The fact that you are here today at a Native film festival shows how far we have come from the days when Hollywood Indians were portrayed by white actors as one-dimensional savages standing in the way of civilization. The fact that we are today not only acting in films but also directing and producing shows how far we have in the last forty years since the American Indian Movement arose from the ashes of the Termination Era and demanded political sovereignty and cultural respect.
But how far have we really come? We are still subject on the reservations to the jurisdiction of the colonial police force known as the FBI, an agency which ignores serious crimes such as sexual assault while persecuting those who would stand up for true sovereignty and human rights. On other reservations, state police play the same role, though their jurisdiction is a legacy of the discredited termination era. Last week, President Obama held what was billed as a historic summit meeting with hundreds of tribal officials in attendance, but what was really accomplished? My defense committee sent faxes to more than 500 reservation chairman asking them to speak out on my behalf on this unique occasion. A few said they would, but when the opportunity presented itself they were too polite to speak out to a president who spoke of dissolving tribes in his inauguration speech.

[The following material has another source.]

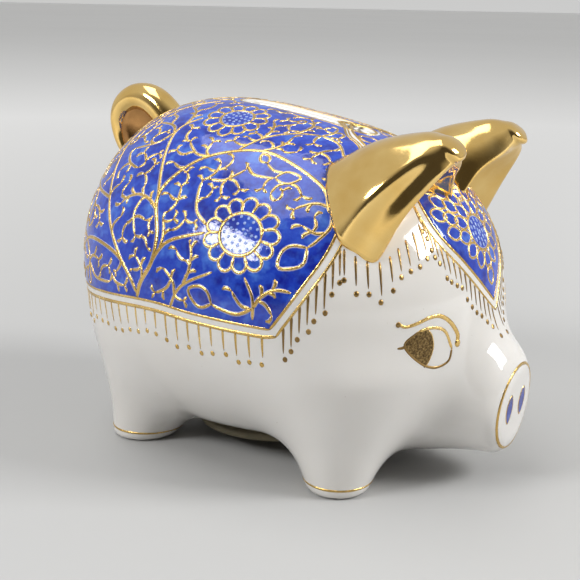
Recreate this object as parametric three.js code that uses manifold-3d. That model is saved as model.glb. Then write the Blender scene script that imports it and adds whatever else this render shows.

It is the same in movies. While we now have realistic films dealing with poverty, alcoholism, and related social problems on the rez, how many deal with the root cause—colonial oppression which extinguishes hope for the future? I ask you filmmakers to use this powerful medium to help create visions for the future and to put our many problems in an accurate context. I plead with you, if you can't get me out of prison and I am destined to die here, to make my sacrifice worth it in terms of creating a more sustainable future for our children and future generations.